Google

Wednesday, March 06, 2013

Standing up for public interest: Legendary Fry and others

Authors call on party leaders to save libel reform | Law | The Guardian: "Some of the Britain's most acclaimed authors and playwrights including Stephen Fry, Sir Tom Stoppard, William Boyd, Margaret Drabble, Ian McEwan and Sir Salman Rushdie have called on the main party leaders to honour their pledge and implement a defamation bill aimed at transforming 170-year-old laws they say have silenced scientists and authors as well as journalists and activists.

In an open letter, the authors tell David Cameron, Nick Clegg and Ed Miliband they are "deeply concerned" that the bill is going to be killed off after three years going through the legislative process simply because it had become entangled in a political row over the Leveson report on press regulation in the past month.
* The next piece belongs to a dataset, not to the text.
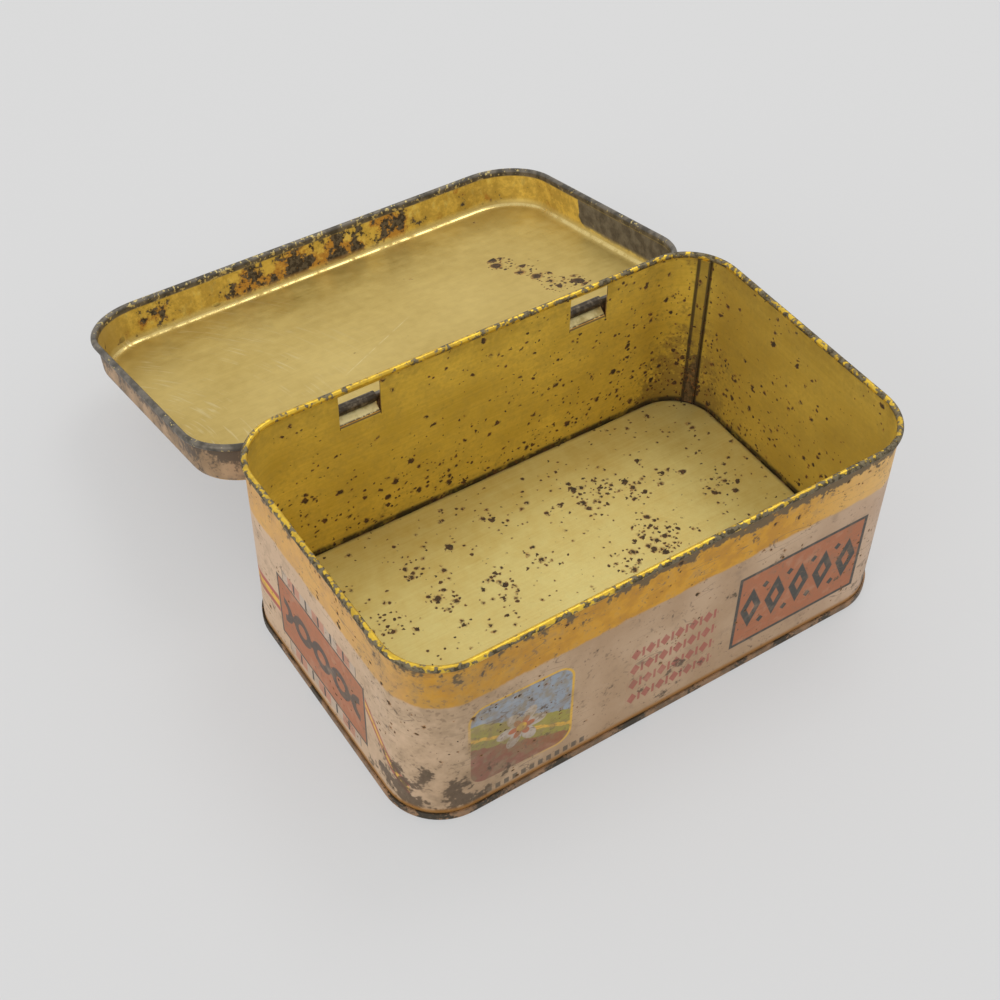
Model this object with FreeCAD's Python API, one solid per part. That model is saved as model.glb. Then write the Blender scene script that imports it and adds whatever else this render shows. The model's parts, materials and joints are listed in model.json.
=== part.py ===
"""Small hinged spice tin of tinplate, standing open with its lid thrown back.

Units are millimetres. The origin is the centre of the base, in the plane the tin stands on.
+X runs along the long side, +Y points to the hinged back, +Z is up. Three pieces of sheet metal make
the tin: the wrapped wall with its rolled rim, side seam and two hinge tongues, the bottom clinched
round the foot of the wall, and the lid, whose rolled hem turns inside the tongues.
"""

import FreeCAD, Part
import math
import os

Vector = FreeCAD.Vector

# --- driving dimensions -------------------------------------------------------------------------
sheet = 0.3  # thickness of the tinplate

# can
body_length = 102.0  # outside of the wall, along X
body_width = 62.3  # outside of the wall, along Y
body_height = 40.6  # from the surface it stands on to the top of the rim
body_corner_radius = 10.4  # outside of the wall
rim_roll_radius = 0.6  # outside radius of the rolled rim
rim_overhang = 0.5  # how far the rolled rim stands proud of the wall

# bottom, clinched round the foot of the wall
floor_height = 3.0  # top face of the floor
floor_edge_radius = 0.8  # outside of the bend round the floor
seam_gap = 0.1  # sealing compound between the wall and the clinched bottom
seam_height = 1.8  # how far the clinch reaches up the outside
seam_bend_radius = 0.4  # outside radius of the clinch's two lower bends

# side seam, a flat fold up the inside of the back right corner
side_seam_width = 2.3
side_seam_depth = 0.45  # how far it stands in from the wall
side_seam_angle = 36.0  # place on the corner arc, in degrees from +X towards +Y

# lid
lid_gap = 0.7  # between the rim and the lid's skirt when it is shut
lid_hem_radius = 0.65  # outside radius of the rolled hem
lid_depth = 8.8  # from the lowest point of the hem to the outside of the top
lid_edge_radius = 2.2  # outside of the bend between skirt and top

# hinge
hinge_drop = 6.8  # axis of the hinge below the top of the rim
hinge_spacing = 49.4  # between the middles of the two windows
window_width = 8.5
window_land = 0.3  # left between a window and the rim's roll
tongue_side_gap = 0.15  # on each side of a tongue in its window
tongue_drop = 2.7  # where the tongue leaves the wall, below the hinge axis
tongue_bend_radius = 0.6  # there, at the middle of the sheet
tongue_end_angle = 200.0  # where the curl ends, in degrees round the hem from +Y
pin_clearance = 0.08  # between the hem and the curl
slot_side_gap = 0.4  # on each side of a tongue in the lid's slot
slot_end_gap = 0.9  # between the curl and the end of the slot, with the lid shut
open_angle = 193.2  # how far the lid turns back from shut

# --- places that follow from them ---------------------------------------------------------------
rim_centre_out = rim_overhang - rim_roll_radius  # of the rim's roll, from the outside of the wall
rim_centre_height = body_height - rim_roll_radius
rim_underside = body_height - 2 * rim_roll_radius
wall_foot = sheet + seam_gap  # lower edge of the wall, just clear of the clinch
hinge_out = rim_overhang + lid_gap + lid_hem_radius  # of the hinge axis, from the wall
hinge_y = body_width / 2 + hinge_out
hinge_height = body_height - hinge_drop
curl_outside = lid_hem_radius + pin_clearance + sheet  # radius of a tongue's curl
window_bottom = hinge_height - tongue_drop
window_top = rim_underside - window_land
window_centres = (-hinge_spacing / 2, hinge_spacing / 2)
tongue_width = window_width - 2 * tongue_side_gap
skirt_inside = -lid_hem_radius  # the skirt's two faces, from the middle of the hem
skirt_outside = skirt_inside + sheet
lid_top = lid_depth - lid_hem_radius  # outside of the top, from the middle of the hem


# --- sections: faces in the XZ plane, x outward and z up ----------------------------------------
def bar(x_low, z_low, x_high, z_high):
    """A straight stretch of sheet, or any other upright rectangle."""
    corners = [(x_low, z_low), (x_high, z_low), (x_high, z_high), (x_low, z_high), (x_low, z_low)]
    return Part.Face(Part.makePolygon([Vector(x, 0, z) for x, z in corners]))


def on_circle(centre, radius, degrees):
    """The point at an angle on a circle in the XZ plane, counted from x towards z."""
    turn = math.radians(degrees)
    return Vector(centre[0] + radius * math.cos(turn), 0, centre[1] + radius * math.sin(turn))


def bend(centre, outer_radius, start, end):
    """A curved stretch of sheet between two angles, its outside at the outer radius."""
    inner_radius = outer_radius - sheet
    middle = (start + end) / 2

    def arc(radius, first, last):
        points = [on_circle(centre, radius, angle) for angle in (first, middle, last)]
        return Part.Arc(*points).toShape()

    edges = [
        arc(outer_radius, start, end),
        Part.makeLine(on_circle(centre, outer_radius, end), on_circle(centre, inner_radius, end)),
        arc(inner_radius, end, start),
        Part.makeLine(on_circle(centre, inner_radius, start), on_circle(centre, outer_radius, start)),
    ]
    return Part.Face(Part.Wire(edges))


def joined(shapes):
    """One face or solid from several that touch or overlap."""
    return shapes[0].multiFuse(shapes[1:]).removeSplitter()


def carried_round(section, length, width, radius):
    """Carry a section round a rounded rectangle that lies where the section's x is 0."""
    pieces = []
    for quarter in range(4):
        along, across = (length, width) if quarter % 2 == 0 else (width, length)
        run = across - 2 * radius
        side = section.translated(Vector(along / 2, -run / 2, 0)).extrude(Vector(0, run, 0))
        corner = section.translated(Vector(radius, 0, 0)).revolve(Vector(), Vector(0, 0, 1), 90)
        corner.translate(Vector(along / 2 - radius, run / 2, 0))
        for piece in (side, corner):
            pieces.append(piece.rotated(Vector(), Vector(0, 0, 1), 90 * quarter))
    return joined(pieces)


def rounded_plate(length, width, radius, low, high):
    """A flat plate with rounded corners between two heights."""
    plate = Part.makeBox(length, width, high - low, Vector(-length / 2, -width / 2, low))
    upright = [edge for edge in plate.Edges if abs(edge.tangentAt(edge.FirstParameter).z) > 0.9]
    return plate.makeFillet(radius, upright)


# --- the can's wall -----------------------------------------------------------------------------
def wall_shell():
    """The wrapped wall and its rim, rolled outward over the top and left open underneath."""
    rim_centre = (rim_centre_out, rim_centre_height)
    upright = bar(-sheet, wall_foot, 0, rim_underside + sheet * 2 / 3)
    roll = bend(rim_centre, rim_roll_radius, -45, 280)
    return carried_round(joined([upright, roll]), body_length, body_width, body_corner_radius)


def side_seam():
    """The flat fold that joins the wall's two ends, up the inside of the back right corner."""
    outer = body_corner_radius - sheet / 2
    inner = body_corner_radius - sheet - side_seam_depth
    low = floor_height + seam_gap
    high = rim_underside + sheet / 2
    spread = math.degrees(side_seam_width / inner)
    fold = bar(inner, low, outer, high).revolve(Vector(), Vector(0, 0, 1), spread)
    fold.rotate(Vector(), Vector(0, 0, 1), side_seam_angle - spread / 2)
    corner = Vector(body_length / 2 - body_corner_radius, body_width / 2 - body_corner_radius, 0)
    return fold.translated(corner)


def window(centre):
    """The opening that a tongue was cut from, through the back wall."""
    reach = 2 * sheet
    low_corner = Vector(centre - window_width / 2, body_width / 2 - sheet - reach, window_bottom)
    return Part.makeBox(window_width, sheet + 2 * reach, window_top - window_bottom, low_corner)


def tongue_section():
    """A tongue from the side: it bends out of the wall, rises and curls round the lid's hem."""
    curl_radius = curl_outside - sheet / 2  # middle of the sheet
    curl_centre = (hinge_out, hinge_height)
    bend_centre = (tongue_bend_radius - sheet / 2, window_bottom)
    apart = math.dist(curl_centre, bend_centre)
    towards = math.atan2(curl_centre[1] - bend_centre[1], curl_centre[0] - bend_centre[0])
    rise = towards - math.asin((curl_radius + tongue_bend_radius) / apart)  # slope of the ramp
    run = math.sqrt(apart**2 - (curl_radius + tongue_bend_radius) ** 2)  # length of the ramp
    slope = math.degrees(rise)
    ramp = bar(0, -sheet / 2, run, sheet / 2)
    ramp.rotate(Vector(), Vector(0, -1, 0), slope)
    ramp.translate(on_circle(bend_centre, tongue_bend_radius, slope + 90))
    return joined(
        [
            bar(-sheet, window_bottom - sheet, 0, window_bottom),
            bend(bend_centre, tongue_bend_radius + sheet / 2, slope + 90, 180),
            ramp,
            bend(curl_centre, curl_outside, slope - 90, tongue_end_angle),
        ]
    )


def tongue(centre):
    """A tongue of the back wall, in its window."""
    strip = tongue_section().extrude(Vector(0, tongue_width, 0))
    strip.rotate(Vector(), Vector(0, 0, 1), 90)
    return strip.translated(Vector(centre + tongue_width / 2, body_width / 2, 0))


def can_wall():
    """The wall in one piece of sheet: shell, side seam, windows and tongues."""
    shell = joined([wall_shell(), side_seam()])
    shell = shell.cut([window(centre) for centre in window_centres])
    return joined([shell] + [tongue(centre) for centre in window_centres])


# --- the can's bottom ---------------------------------------------------------------------------
def can_bottom():
    """The floor, sunk between its edge bend and the clinch that grips the foot of the wall."""
    leg_outside = -sheet - seam_gap  # of the inner leg, against the inside of the wall
    leg_inside = leg_outside - sheet
    clinch_inside = seam_gap
    clinch_outside = seam_gap + sheet
    edge_centre = (leg_outside - floor_edge_radius, floor_height - floor_edge_radius)
    inner_turn = (leg_inside + seam_bend_radius, seam_bend_radius)
    outer_turn = (clinch_outside - seam_bend_radius, seam_bend_radius)
    section = joined(
        [
            bend(edge_centre, floor_edge_radius, 0, 90),
            bar(leg_inside, seam_bend_radius, leg_outside, edge_centre[1]),
            bend(inner_turn, seam_bend_radius, 180, 270),
            bar(inner_turn[0], 0, outer_turn[0], sheet),
            bend(outer_turn, seam_bend_radius, 270, 360),
            bar(clinch_inside, seam_bend_radius, clinch_outside, seam_height),
        ]
    )
    ring = carried_round(section, body_length, body_width, body_corner_radius)
    floor = rounded_plate(
        body_length + 2 * edge_centre[0],
        body_width + 2 * edge_centre[0],
        body_corner_radius + edge_centre[0],
        floor_height - sheet,
        floor_height,
    )
    return joined([ring, floor])


# --- the lid ------------------------------------------------------------------------------------
def slot(centre):
    """The opening above the hem that lets the lid swing past a tongue, with the lid shut."""
    width = tongue_width + 2 * slot_side_gap
    height = curl_outside + slot_end_gap
    reach = sheet / 3  # past each face of the skirt
    low_corner = Vector(centre - width / 2, hinge_y + skirt_inside - reach, hinge_height)
    cut = Part.makeBox(width, sheet + 2 * reach, height, low_corner)
    hem_start = Vector(centre - width / 2, hinge_y, hinge_height)
    return cut.cut(Part.makeCylinder(lid_hem_radius, width, hem_start, Vector(1, 0, 0)))


def lid():
    """The lid, shaped shut and then turned back about the hinge."""
    edge_centre = (skirt_outside - lid_edge_radius, lid_top - lid_edge_radius)
    section = joined(
        [
            bend((0, 0), lid_hem_radius, 180, 445),
            bar(skirt_inside, 0, skirt_outside, edge_centre[1]),
            bend(edge_centre, lid_edge_radius, 0, 90),
        ]
    )
    length = body_length + 2 * hinge_out
    width = body_width + 2 * hinge_out
    radius = body_corner_radius + hinge_out
    tray = carried_round(section, length, width, radius)
    top = rounded_plate(
        length + 2 * edge_centre[0],
        width + 2 * edge_centre[0],
        radius + edge_centre[0],
        lid_top - sheet,
        lid_top,
    )
    shut = joined([tray, top]).translated(Vector(0, 0, hinge_height))
    shut = shut.cut([slot(centre) for centre in window_centres])
    return shut.rotated(Vector(0, hinge_y, hinge_height), Vector(1, 0, 0), -open_angle)


def main():
    """Write one STEP file for each piece."""
    os.makedirs("parts", exist_ok=True)
    pieces = {"can_wall": can_wall(), "can_bottom": can_bottom(), "lid": lid()}
    for name, shape in pieces.items():
        solid = shape.Solids[0]
        solid.exportStep("parts/" + name + ".step")
        print(name, len(shape.Solids), shape.isValid(), round(solid.Volume, 2), solid.BoundBox)


main()
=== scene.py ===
"""The saffron tin, dressed for rendering: materials, camera, light and floor."""

import json
import math

import bpy
from mathutils import Matrix, Vector


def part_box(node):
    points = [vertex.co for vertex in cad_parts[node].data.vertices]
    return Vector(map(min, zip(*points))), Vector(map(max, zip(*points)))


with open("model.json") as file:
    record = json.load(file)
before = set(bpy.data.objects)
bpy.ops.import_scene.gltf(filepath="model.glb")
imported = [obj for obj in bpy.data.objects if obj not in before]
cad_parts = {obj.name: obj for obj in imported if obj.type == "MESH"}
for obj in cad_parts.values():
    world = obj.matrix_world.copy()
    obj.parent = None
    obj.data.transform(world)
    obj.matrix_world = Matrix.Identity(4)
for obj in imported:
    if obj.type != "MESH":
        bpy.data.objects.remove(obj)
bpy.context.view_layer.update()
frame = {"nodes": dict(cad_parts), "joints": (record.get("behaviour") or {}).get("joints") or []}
scene = bpy.context.scene

# --- sizes in millimetres, as the model has them ------------------------------------------------
MM = 0.001
RIM_PROUD = 0.5  # the rolled rim beyond the wall
CORNER = 10.4  # outside corner radius of the wall
RIM_UNDER = 39.4  # underside of the rolled rim
FLOOR = 3.0  # top face of the can's floor
LID_TOP = 8.15  # outside of the lid's top above its hinge axis, when shut
LID_BEND = 2.2  # outside of the bend between its skirt and top
SKIRT_IN = 0.35  # the lid's skirt outside is this far inside the middle of its hem
MID_SHEET = (-0.2, -0.1)  # from the inner to the outer face of the sheet, from its outside
BAND_FOOT = 30.4  # lower edge of the yellow band
SEAM_ANGLE = math.radians(36.0)  # place of the side seam on its corner, from +X towards +Y
SEAM_RADIUS = CORNER - 0.75  # the seam's middle from the corner's own middle
SEAM_HALF = 1.15  # half the width of the seam's raised fold

wall_low, wall_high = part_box("can_wall")
HALF_X = wall_high.x / MM - RIM_PROUD
HALF_Y = -wall_low.y / MM - RIM_PROUD
hinge = frame["joints"][0]
HINGE_Y, HINGE_Z = hinge["pos_m"][1] / MM, hinge["pos_m"][2] / MM
HINGE_OUT = HINGE_Y - HALF_Y
OPEN = math.radians(hinge["range_deg"][1])

# --- camera -------------------------------------------------------------------------------------
AZIMUTH, ELEVATION, ROLL = math.radians(-33.91), math.radians(46.35), math.radians(1.03)
TARGET = Vector((-8.20, 10.65, 19.62)) * MM
DISTANCE = 297.8 * MM
SENSOR_MM, LENS_MM = 36, 59.6
CLIP_NEAR, CLIP_FAR = 0.01, 20


def make_camera():
    back = Vector(
        (
            math.sin(AZIMUTH) * math.cos(ELEVATION),
            -math.cos(AZIMUTH) * math.cos(ELEVATION),
            math.sin(ELEVATION),
        )
    )
    right = Vector((math.cos(AZIMUTH), math.sin(AZIMUTH), 0))
    up = back.cross(right)
    turned_right = right * math.cos(ROLL) + up * math.sin(ROLL)
    turned_up = up * math.cos(ROLL) - right * math.sin(ROLL)
    camera = bpy.data.objects.new("camera", bpy.data.cameras.new("camera"))
    scene.collection.objects.link(camera)
    axes = Matrix((turned_right, turned_up, back)).transposed().to_4x4()
    camera.matrix_world = Matrix.Translation(TARGET + back * DISTANCE) @ axes
    camera.data.sensor_width = SENSOR_MM
    camera.data.lens = LENS_MM
    camera.data.clip_start = CLIP_NEAR
    camera.data.clip_end = CLIP_FAR
    scene.camera = camera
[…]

They said it was "entirely inappropriate, and even reckless, for libel reform to be sacrificed to the current political stalemate" in the letter, organised by the writers' lobby group English Pen."
..

The authors say that a number of scientists have faced "ruinous libel suits simply for blowing the whistle on dangerous medical practices" in the past three years . If the defamation bill became law, the risk of libel action would be lessened because of a new public interest defence. Big corporations such as drugs companies would also have to prove serious financial harm before they could take action.
"If the law is not reformed, bullies will continue to be able to prevent the publication of stories that are often not only in the public interest, but a matter of public health and safety," the letter says.
Other signatories are Lisa Appignanesi, Jake Arnott, Amanda Craig, Victoria Glendinning, Mark Haddon, Ronald Harwood, Michael Holroyd, Howard Jacobson, Hisham Matar, Philippe Sands, Will Self, Kamila Shamsie and Raleigh Trevelyan.